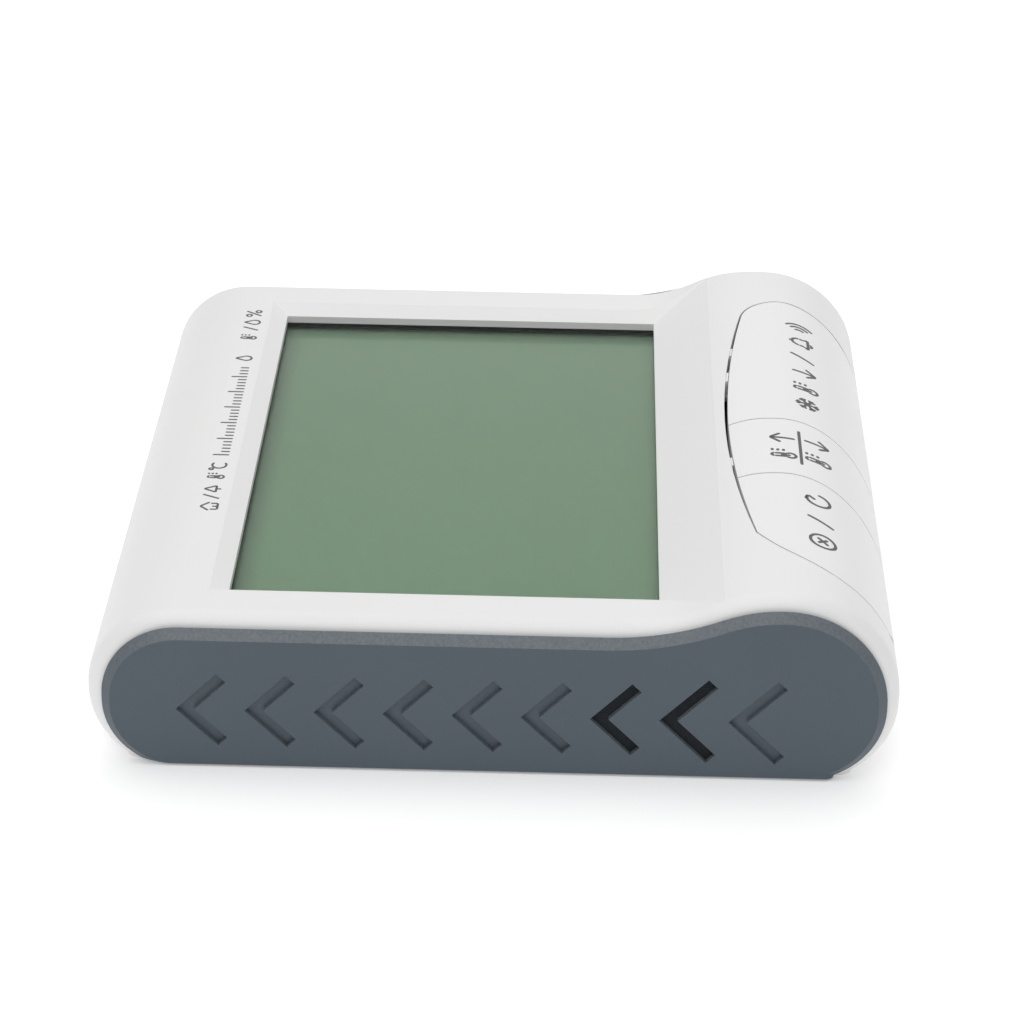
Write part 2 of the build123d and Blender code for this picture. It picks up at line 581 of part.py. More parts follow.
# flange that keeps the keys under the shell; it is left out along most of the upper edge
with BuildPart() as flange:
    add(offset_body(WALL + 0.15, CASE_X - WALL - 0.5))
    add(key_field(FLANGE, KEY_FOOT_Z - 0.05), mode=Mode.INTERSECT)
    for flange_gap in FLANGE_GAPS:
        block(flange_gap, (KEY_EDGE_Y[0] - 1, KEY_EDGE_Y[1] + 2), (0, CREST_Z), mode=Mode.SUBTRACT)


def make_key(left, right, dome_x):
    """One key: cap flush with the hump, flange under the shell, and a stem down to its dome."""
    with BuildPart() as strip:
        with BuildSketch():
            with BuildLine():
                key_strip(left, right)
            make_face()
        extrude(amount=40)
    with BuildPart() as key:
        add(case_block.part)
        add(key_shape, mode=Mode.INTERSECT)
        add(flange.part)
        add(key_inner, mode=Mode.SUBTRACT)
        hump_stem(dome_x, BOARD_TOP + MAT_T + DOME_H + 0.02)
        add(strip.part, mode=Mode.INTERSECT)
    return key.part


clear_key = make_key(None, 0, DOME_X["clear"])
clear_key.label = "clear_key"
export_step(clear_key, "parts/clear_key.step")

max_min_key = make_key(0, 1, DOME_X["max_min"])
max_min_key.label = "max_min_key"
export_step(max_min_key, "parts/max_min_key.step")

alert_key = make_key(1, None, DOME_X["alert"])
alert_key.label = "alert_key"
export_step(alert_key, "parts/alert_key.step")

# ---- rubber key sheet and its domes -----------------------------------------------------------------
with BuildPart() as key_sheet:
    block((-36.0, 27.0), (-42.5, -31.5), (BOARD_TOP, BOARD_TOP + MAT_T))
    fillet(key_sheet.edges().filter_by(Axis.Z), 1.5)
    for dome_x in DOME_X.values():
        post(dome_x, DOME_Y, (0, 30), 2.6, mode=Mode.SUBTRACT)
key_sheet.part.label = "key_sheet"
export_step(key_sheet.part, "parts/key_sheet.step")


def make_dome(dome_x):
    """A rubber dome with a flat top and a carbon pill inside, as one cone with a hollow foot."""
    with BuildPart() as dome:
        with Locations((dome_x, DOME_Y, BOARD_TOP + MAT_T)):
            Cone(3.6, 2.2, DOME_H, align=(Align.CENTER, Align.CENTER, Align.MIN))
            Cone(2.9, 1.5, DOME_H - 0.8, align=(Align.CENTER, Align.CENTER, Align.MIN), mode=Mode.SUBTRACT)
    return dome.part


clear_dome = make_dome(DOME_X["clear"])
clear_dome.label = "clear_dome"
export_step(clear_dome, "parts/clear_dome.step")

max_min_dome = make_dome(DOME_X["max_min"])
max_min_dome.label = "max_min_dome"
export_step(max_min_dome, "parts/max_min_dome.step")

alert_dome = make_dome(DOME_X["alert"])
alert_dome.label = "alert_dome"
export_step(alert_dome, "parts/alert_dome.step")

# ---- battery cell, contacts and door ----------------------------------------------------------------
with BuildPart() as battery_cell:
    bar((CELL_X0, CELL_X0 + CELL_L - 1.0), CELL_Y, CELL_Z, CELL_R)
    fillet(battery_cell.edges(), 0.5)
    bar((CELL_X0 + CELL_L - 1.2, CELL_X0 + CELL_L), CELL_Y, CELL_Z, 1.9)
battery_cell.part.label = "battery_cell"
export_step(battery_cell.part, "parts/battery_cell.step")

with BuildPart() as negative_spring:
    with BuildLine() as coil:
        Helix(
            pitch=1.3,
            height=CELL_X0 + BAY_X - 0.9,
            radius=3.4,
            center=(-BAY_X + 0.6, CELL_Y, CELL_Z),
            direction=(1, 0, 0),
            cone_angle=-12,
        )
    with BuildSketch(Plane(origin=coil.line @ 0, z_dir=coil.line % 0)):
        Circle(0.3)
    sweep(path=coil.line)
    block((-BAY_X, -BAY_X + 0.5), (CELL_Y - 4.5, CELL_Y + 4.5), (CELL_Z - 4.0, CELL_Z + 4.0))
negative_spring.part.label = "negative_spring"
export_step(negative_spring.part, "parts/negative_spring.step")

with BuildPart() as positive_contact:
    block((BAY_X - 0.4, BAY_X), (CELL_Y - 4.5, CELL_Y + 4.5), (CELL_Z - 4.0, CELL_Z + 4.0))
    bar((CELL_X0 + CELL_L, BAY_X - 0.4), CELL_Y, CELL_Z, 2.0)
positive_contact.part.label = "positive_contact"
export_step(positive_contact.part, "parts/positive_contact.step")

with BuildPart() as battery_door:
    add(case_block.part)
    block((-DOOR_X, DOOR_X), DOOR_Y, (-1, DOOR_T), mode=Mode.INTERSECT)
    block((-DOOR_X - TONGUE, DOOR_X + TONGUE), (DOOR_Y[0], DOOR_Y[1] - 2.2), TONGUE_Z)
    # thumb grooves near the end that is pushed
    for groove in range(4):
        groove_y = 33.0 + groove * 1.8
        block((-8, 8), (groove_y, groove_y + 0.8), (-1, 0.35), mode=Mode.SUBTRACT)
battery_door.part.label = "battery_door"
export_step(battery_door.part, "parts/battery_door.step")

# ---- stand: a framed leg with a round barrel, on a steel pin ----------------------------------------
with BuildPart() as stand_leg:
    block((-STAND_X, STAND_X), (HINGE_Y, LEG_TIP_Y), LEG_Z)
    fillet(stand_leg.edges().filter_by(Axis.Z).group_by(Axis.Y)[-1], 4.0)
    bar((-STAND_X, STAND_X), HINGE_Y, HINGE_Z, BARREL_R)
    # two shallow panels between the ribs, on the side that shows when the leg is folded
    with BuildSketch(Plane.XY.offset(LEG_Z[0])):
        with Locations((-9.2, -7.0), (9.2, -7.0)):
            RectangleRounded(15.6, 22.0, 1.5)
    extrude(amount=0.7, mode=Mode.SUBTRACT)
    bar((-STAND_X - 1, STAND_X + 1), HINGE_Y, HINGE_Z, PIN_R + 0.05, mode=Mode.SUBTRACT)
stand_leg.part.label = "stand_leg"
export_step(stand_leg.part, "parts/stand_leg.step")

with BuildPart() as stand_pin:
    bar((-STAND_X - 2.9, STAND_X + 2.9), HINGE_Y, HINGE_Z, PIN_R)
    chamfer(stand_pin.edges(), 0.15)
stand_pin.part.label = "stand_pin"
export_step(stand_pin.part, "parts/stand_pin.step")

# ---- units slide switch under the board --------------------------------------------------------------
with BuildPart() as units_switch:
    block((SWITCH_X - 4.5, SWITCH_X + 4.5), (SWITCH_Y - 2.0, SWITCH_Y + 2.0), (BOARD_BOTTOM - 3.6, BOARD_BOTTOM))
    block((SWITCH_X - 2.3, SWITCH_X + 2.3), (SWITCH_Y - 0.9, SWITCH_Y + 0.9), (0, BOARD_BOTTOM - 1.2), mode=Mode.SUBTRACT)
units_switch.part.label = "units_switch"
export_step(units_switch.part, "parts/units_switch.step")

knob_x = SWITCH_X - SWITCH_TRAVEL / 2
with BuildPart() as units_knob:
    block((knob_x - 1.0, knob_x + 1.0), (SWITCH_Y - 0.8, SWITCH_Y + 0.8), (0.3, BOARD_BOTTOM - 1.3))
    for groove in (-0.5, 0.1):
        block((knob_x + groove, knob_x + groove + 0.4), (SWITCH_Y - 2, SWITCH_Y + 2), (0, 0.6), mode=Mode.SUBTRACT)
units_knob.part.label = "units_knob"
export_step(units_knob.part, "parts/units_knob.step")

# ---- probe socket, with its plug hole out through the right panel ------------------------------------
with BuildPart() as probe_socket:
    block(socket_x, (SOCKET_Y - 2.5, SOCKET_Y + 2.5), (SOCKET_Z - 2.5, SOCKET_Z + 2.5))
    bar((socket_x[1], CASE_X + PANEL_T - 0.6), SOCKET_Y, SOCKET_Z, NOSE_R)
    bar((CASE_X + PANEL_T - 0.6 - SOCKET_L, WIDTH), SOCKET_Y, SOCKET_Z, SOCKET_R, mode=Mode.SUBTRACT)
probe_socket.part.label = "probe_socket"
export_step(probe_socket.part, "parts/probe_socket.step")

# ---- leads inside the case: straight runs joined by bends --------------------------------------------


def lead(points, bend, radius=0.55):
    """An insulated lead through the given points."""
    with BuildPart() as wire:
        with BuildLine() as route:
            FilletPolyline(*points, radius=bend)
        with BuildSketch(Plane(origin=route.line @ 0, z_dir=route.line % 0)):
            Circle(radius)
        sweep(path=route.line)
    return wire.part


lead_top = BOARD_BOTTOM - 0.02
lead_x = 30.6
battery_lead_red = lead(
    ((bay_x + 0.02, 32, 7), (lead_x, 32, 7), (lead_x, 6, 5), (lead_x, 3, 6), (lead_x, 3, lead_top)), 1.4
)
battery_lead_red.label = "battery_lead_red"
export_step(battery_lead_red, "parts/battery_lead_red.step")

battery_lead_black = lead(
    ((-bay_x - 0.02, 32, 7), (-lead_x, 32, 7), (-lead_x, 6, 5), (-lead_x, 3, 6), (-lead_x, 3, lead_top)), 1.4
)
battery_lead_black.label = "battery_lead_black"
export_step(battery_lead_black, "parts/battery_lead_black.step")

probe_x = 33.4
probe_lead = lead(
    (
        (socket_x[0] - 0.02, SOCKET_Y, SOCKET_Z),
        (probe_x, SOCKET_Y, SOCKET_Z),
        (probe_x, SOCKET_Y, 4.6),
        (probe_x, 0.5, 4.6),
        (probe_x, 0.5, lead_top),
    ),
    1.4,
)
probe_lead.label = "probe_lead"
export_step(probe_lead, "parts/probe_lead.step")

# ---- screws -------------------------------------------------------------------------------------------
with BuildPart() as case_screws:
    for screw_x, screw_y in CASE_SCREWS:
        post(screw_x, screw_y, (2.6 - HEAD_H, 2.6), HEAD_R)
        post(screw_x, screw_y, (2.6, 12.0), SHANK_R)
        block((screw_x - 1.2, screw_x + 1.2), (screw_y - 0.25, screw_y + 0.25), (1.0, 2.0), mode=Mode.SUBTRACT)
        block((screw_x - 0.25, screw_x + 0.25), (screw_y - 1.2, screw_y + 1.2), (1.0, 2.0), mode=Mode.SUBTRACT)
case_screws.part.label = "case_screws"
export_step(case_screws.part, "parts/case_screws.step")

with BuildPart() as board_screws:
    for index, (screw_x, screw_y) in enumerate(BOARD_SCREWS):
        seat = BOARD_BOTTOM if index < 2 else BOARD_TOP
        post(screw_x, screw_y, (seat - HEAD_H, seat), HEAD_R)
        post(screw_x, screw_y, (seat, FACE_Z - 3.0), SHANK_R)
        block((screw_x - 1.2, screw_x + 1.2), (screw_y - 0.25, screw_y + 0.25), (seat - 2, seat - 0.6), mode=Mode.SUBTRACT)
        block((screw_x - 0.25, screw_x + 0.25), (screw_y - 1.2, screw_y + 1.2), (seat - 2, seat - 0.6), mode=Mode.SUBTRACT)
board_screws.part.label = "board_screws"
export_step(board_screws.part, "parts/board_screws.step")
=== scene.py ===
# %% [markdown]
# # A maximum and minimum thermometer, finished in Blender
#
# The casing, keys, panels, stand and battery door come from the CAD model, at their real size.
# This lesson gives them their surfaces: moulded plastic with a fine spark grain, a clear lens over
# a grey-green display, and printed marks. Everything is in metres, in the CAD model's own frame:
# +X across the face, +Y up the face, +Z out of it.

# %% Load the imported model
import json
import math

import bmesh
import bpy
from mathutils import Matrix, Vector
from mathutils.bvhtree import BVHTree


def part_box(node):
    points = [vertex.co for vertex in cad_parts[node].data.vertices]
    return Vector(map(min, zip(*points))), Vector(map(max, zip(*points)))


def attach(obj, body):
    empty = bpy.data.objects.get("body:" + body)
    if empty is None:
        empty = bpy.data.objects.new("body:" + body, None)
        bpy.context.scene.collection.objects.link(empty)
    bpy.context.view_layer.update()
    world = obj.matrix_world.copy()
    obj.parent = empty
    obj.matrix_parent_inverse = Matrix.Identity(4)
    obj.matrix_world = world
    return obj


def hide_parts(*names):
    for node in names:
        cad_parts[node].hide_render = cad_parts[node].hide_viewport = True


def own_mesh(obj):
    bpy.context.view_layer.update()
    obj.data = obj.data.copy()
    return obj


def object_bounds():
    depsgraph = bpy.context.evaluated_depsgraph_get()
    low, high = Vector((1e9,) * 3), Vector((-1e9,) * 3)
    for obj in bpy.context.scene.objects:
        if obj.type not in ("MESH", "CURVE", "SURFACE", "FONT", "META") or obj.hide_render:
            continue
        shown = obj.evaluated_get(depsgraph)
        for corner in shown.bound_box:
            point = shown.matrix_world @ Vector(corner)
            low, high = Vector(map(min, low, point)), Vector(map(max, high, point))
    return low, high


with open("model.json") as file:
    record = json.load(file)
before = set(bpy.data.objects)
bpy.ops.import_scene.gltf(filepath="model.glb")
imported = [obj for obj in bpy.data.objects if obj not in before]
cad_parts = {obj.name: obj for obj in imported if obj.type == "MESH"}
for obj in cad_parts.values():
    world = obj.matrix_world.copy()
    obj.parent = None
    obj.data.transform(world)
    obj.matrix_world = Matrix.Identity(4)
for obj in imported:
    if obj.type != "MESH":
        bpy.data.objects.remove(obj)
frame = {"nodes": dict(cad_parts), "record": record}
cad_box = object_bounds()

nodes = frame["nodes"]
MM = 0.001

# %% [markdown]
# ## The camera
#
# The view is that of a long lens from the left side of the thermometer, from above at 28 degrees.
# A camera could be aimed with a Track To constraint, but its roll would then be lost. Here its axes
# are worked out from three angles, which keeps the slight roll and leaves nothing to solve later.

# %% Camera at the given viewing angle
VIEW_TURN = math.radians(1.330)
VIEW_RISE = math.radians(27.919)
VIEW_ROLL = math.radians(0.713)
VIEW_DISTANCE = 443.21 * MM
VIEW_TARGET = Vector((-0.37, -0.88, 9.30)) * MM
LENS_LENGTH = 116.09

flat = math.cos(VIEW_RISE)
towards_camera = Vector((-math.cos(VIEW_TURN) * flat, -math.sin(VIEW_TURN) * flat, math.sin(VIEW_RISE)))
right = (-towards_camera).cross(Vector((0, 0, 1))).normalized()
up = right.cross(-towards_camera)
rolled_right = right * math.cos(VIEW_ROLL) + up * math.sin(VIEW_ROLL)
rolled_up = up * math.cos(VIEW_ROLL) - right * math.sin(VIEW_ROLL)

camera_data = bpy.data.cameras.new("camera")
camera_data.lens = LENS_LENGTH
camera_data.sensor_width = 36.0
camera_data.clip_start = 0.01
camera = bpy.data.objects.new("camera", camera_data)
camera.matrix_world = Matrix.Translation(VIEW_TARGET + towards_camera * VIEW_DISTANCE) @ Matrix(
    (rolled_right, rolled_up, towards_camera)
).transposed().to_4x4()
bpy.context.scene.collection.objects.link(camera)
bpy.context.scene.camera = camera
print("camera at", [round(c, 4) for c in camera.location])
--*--
#### [THE EXERCISE]
Everything from the line containing "post(screw_x, screw_y, (seat - HEAD_H, seat), HEAD_R)" down to the line containing "if empty is" should be repeated exactly, with both end lines kept and no other lines added.

#### [COMPLETE RESPONSE]
        post(screw_x, screw_y, (seat - HEAD_H, seat), HEAD_R)
        post(screw_x, screw_y, (seat, FACE_Z - 3.0), SHANK_R)
        block((screw_x - 1.2, screw_x + 1.2), (screw_y - 0.25, screw_y + 0.25), (seat - 2, seat - 0.6), mode=Mode.SUBTRACT)
        block((screw_x - 0.25, screw_x + 0.25), (screw_y - 1.2, screw_y + 1.2), (seat - 2, seat - 0.6), mode=Mode.SUBTRACT)
board_screws.part.label = "board_screws"
export_step(board_screws.part, "parts/board_screws.step")
=== scene.py ===
# %% [markdown]
# # A maximum and minimum thermometer, finished in Blender
#
# The casing, keys, panels, stand and battery door come from the CAD model, at their real size.
# This lesson gives them their surfaces: moulded plastic with a fine spark grain, a clear lens over
# a grey-green display, and printed marks. Everything is in metres, in the CAD model's own frame:
# +X across the face, +Y up the face, +Z out of it.

# %% Load the imported model
import json
import math

import bmesh
import bpy
from mathutils import Matrix, Vector
from mathutils.bvhtree import BVHTree


def part_box(node):
    points = [vertex.co for vertex in cad_parts[node].data.vertices]
    return Vector(map(min, zip(*points))), Vector(map(max, zip(*points)))


def attach(obj, body):
    empty = bpy.data.objects.get("body:" + body)
    if empty is None:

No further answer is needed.